The province says that 1,043 physicians have signed up for the new payment system for family doctors and the president of Doctors BC predicts up to 60 per cent of eligible physicians will eventually take part.
“(There) are going to be early adopters and there (are) going to be people who hang back,” Dr. Joshua Greggain said during a news conference Wednesday (Feb. 1).
Health Minister Adrian Dix added about 6,800 physicians work in family practice across B.C., with nearly 4,000 doctors providing care to established rosters of patients in their communities.
Broken down by health authority: Fraser Health has 348 physicians signed up, 193 in Interior Health, 33 in Northern Health, 275 in Vancouver-Coastal Health and 194 in Island Health.

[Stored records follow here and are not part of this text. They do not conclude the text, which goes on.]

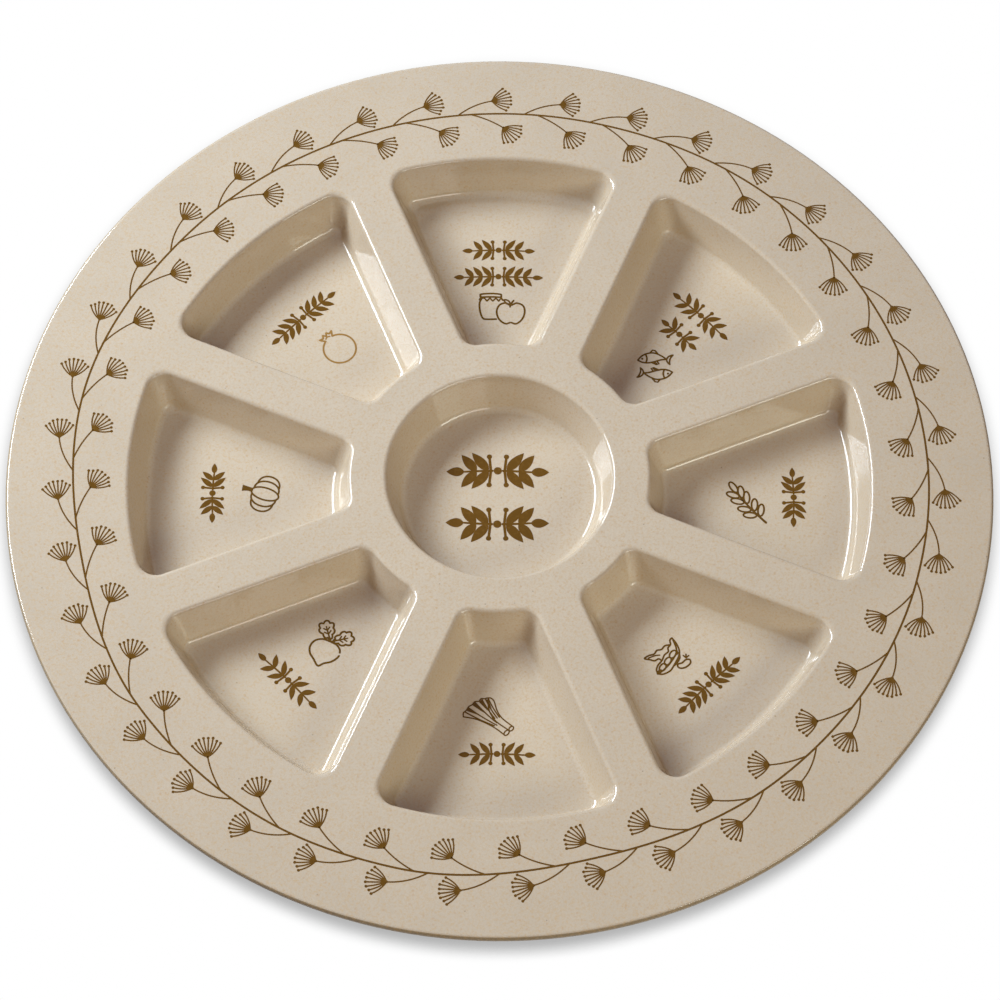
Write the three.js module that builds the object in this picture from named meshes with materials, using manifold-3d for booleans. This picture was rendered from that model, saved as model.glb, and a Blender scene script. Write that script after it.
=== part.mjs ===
// A rosh hashanah plate: one round melamine moulding with eight sector wells round one centre well,
// and a printed foil moulded flush into the rim and into the floor of each well.
// Millimetres, +Z up. The origin is under the plate's middle, on the surface that it stands on, and +Y points
// from the centre well to the apple and honey well.

import * as THREE from 'three';
import { mergeVertices } from 'three/addons/utils/BufferGeometryUtils.js';
import Module from 'manifold-3d';

// The rim and the land, which is the flat face that the wells are sunk into
const RIM_RADIUS = 175;
const RIM_EDGE_THICKNESS = 2.6;
const RIM_EDGE_WIDTH = 7;
const RIM_EDGE_FLAT = 0.2;
const LAND_THICKNESS = 3.2;

// The wells, all of one depth
const WELL_DEPTH = 16;
const WELL_DRAFT = 5.2;
const WELL_TOP_ROUNDING = 1.8;
const WELL_FLOOR_FILLET = 3;
const WALL = 3;
const FLOOR_THICKNESS = 3;

// The sector wells' plan at the land
const SECTOR_WELLS = 8;
const SECTOR_OUTER_RADIUS = 131.7;
const SECTOR_INNER_RADIUS = 53.5;
const RIB_WIDTH = 16.2;
const OUTER_CORNER_RADIUS = 7;
const INNER_CORNER_RADIUS = 6;
const FLOOR_CORNER_RADIUS = 3.4;

// The centre well's plan at the land
const CENTRE_WELL_RADIUS = 40.3;

// The foot: a ring under the centre well and an arc under each sector well
const FOOT_HEIGHT = 1.5;
const FOOT_WIDTH = 3;
const FOOT_MARGIN = 3;

// The printed foils and their seats
const FOIL_THICKNESS = 0.4;
const FOIL_SEAT_GAP = 0.3;
const FLOOR_FOIL_MARGIN = 1.2;
const RIM_FOIL_MARGIN = 8.5;
const RIM_FOIL_WIDTH = 30.5;

// How finely round stretches are divided
const RIM_SEGMENTS = 72;
const WELL_SEGMENTS = 48;
const FOOT_SEGMENTS = 6;
const ROUNDING_STEPS = 2;
const CORNER_STEPS = 3;
const OUTER_ARC_STEPS = 8;
const INNER_ARC_STEPS = 3;

// Heights that follow from the sizes above
const FLOOR_UNDERSIDE = FOOT_HEIGHT;
const FLOOR_TOP = FLOOR_UNDERSIDE + FLOOR_THICKNESS;
const LAND_TOP = FLOOR_TOP + WELL_DEPTH;
const LAND_UNDERSIDE = LAND_TOP - LAND_THICKNESS;

// The rim's edge is rounded above and below a narrow flat
const RIM_ROUNDING = (RIM_EDGE_THICKNESS - RIM_EDGE_FLAT) / 2;

// The draft angle of the walls, and what the wall's thickness measures on a level line
const DRAFT_ANGLE = Math.atan2(WELL_DRAFT, WELL_DEPTH);
const LEVEL_WALL = WALL / Math.cos(DRAFT_ANGLE);

// How far the fillets reach along the floor
const FLOOR_TANGENT = WELL_FLOOR_FILLET * Math.tan((Math.PI / 2 - DRAFT_ANGLE) / 2);
const FLOOR_FOIL_INSET = WELL_DRAFT + FLOOR_TANGENT + FLOOR_FOIL_MARGIN;
const RIM_FOIL_OUTER_RADIUS = RIM_RADIUS - RIM_FOIL_MARGIN;
const RIM_FOIL_INNER_RADIUS = RIM_FOIL_OUTER_RADIUS - RIM_FOIL_WIDTH;

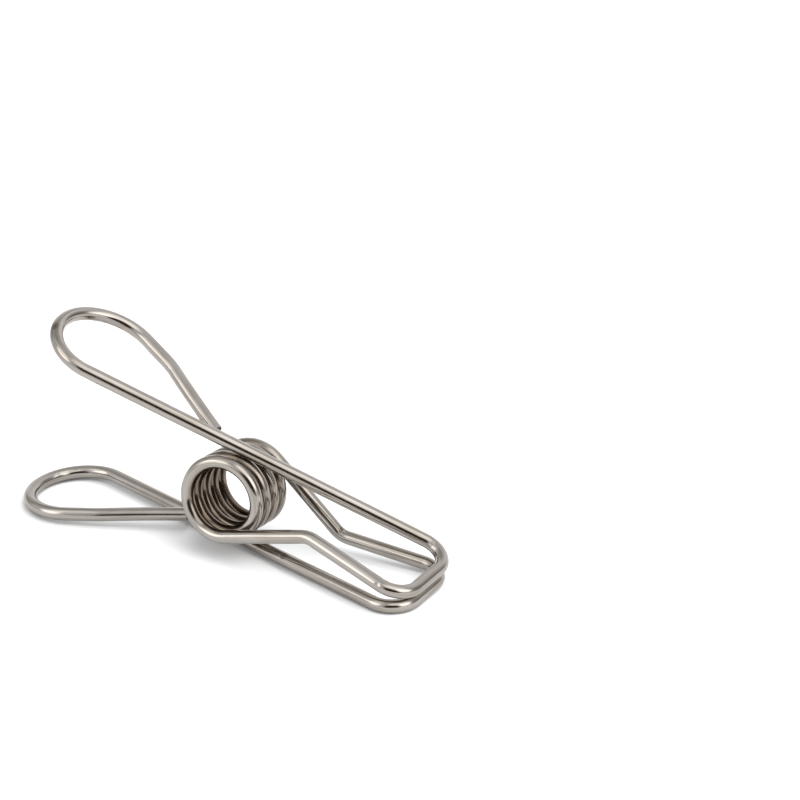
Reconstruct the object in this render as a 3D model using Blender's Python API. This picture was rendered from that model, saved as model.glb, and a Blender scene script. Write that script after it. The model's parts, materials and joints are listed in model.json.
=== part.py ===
"""Wire clothespin: two sprung levers and a torsion coil, all formed from one length of
stainless-steel spring wire.

Row frame: +X towards the jaws, +Z up, the jaw bars along Y. The pin lies on its lower lever,
on the lower jaw bar and the tip of the lower finger loop, at z = 0. The origin is at the
centre of the bottom of the whole object's box.

The wire is worked out in a wire frame first: origin in the middle of the coil, +X along the
line on which the two jaw bars meet. Half a turn about X carries one lever's side onto the
other's. The whole wire is then tilted about Y until it stands on the lower lever.
"""

import math
from typing import NamedTuple

import bmesh
import bpy
import numpy as np

MM = 0.001

# ---- driving dimensions, millimetres and degrees ----
WIRE_D = 1.85  # wire diameter
WIRE_SIDES = 16  # sides of the faceted wire

COIL_R = 5.09  # wire centreline radius of the coil
COIL_PITCH = 1.97  # one turn's advance: the turns nearly touch
COIL_TURNS = 4  # whole turns, followed by the part turn that the return arms leave
COIL_SKEW = -6.1  # the coil's axis leans this far about X from the jaw bars' direction
COIL_STEPS = 28  # steps in one turn

ARM_CLEARANCE = 0.18  # between a long arm and the coil that it crosses
JAW_GAP = 0.04  # between the two jaw bars at rest
CUT_GAP = 0.08  # between one length of wire and the next, along the wire

END_CHAMFER = 0.12  # where the wire is cropped
ARC_STEP = 11.0  # most degrees between two sections in a bend
LEG_TURN_R = 10.0  # bend of the finger loop's leg after its straight
SHARP_ANGLE = 40.0  # edges sharper than this are shaded sharp
TILT_ROUNDS = 20  # more than enough for the tilt, a few degrees, to settle

STEEL_COLOUR = (0.60, 0.585, 0.56, 1.0)
STEEL_ROUGHNESS = 0.24


class Lever(NamedTuple):
    """One lever, drawn on the upper side. Along the wire from the coil: return arm to its
    bend, on to the jaw bar's near corner, along the jaw bar, round its far corner, along the
    long arm over the coil, then round the finger loop to the cropped free end."""

    jaw_x: float
    jaw_far_y: float
    jaw_near_y: float
    jaw_bend_r: float
    bend_x: float  # corner of the return arm, before rounding
    bend_y: float
    bend_z: float
    bend_r: float
    loop_x: float  # where the long arm ends and the loop starts
    loop_y: float
    tip_r: float  # the loop's first arc
    tip_deg: float
    side_r: float  # its second arc
    side_deg: float
    leg_straight: float  # the leg back: a straight, a turn, then a slight recurve
    leg_turn_deg: float
    leg_length: float  # length of the recurve
    leg_recurve_deg: float
    loop_lift_deg: float  # the loop's lift out of the lever's plane


# The two levers are formed alike, with the small differences of bent wire.
UPPER = Lever(
    jaw_x=29.96, jaw_far_y=7.35, jaw_near_y=-6.39, jaw_bend_r=3.38,
    bend_x=14.38, bend_y=-5.08, bend_z=2.23, bend_r=3.31,
    loop_x=-21.86, loop_y=-7.16, tip_r=6.29, tip_deg=135.5,
    side_r=7.82, side_deg=71.0, leg_straight=4.22, leg_turn_deg=12.6,
    leg_length=11.35, leg_recurve_deg=3.54, loop_lift_deg=3.32,
)  # fmt: skip
LOWER = Lever(
    jaw_x=30.06, jaw_far_y=7.11, jaw_near_y=-6.22, jaw_bend_r=3.4,
    bend_x=14.18, bend_y=-5.02, bend_z=2.77, bend_r=3.42,
    loop_x=-22.98, loop_y=-6.3, tip_r=6.64, tip_deg=136.5,
    side_r=6.99, side_deg=78.3, leg_straight=4.11, leg_turn_deg=5.9,
    leg_length=11.8, leg_recurve_deg=3.92, loop_lift_deg=3.71,
)  # fmt: skip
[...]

Dix said the number of doctors signed up so far is “fantastic” with more to join.
“I think they are breathtaking,” Dix said.
Greggain said the number of physicians signing up matters less than the care they provide.
“So I don’t have a number to say, ‘We want X. What we want is every physician to be able to have the choice, which they have today and everyone to have the opportunity to have a family physician,” he said. “So the number is inconsequential. It’s really whatever it takes to make this a reality.”
He said that the new model represents a “transformational” change in the delivery of family care.
Beginning on Feb. 1, full-time family physicians who sign up for the new model will make $385,000 per year. This figure is based on a doctor working 1,680 hours, holding a roster of 1,250 patients with average complexity and completing 5,000 visits a year.
The new model replaces the previous fee-for-service system, which paid doctors around $30 per visit, regardless of its complexity or length and regardless of how much time they spend on patients outside their actual appointments.
Family physicians said the model has left them underpaid and burned out.
The new payment model considers the number of patients that physicians see in a day, the size and complexity of patient rosters and time spent on providing direct clinical care, indirect clinical care and administrative tasks.
RELATED: Eby ‘optimistic’ about upcoming health care talks in Ottawa; feds keeps cards close to vest
RELATED: B.C. announces long-awaited new payment model for family doctors to launch in 2023
Dix said that the new approach has taken a lot of preparation, but promises to transform the system over time.
“The core of this model is to respect the work that doctors do, including the administrative work and other work that they need to do. The core of it is to respect the complexity of care of individual patients and of course we will be working through that in practice now that the agreement is in place.”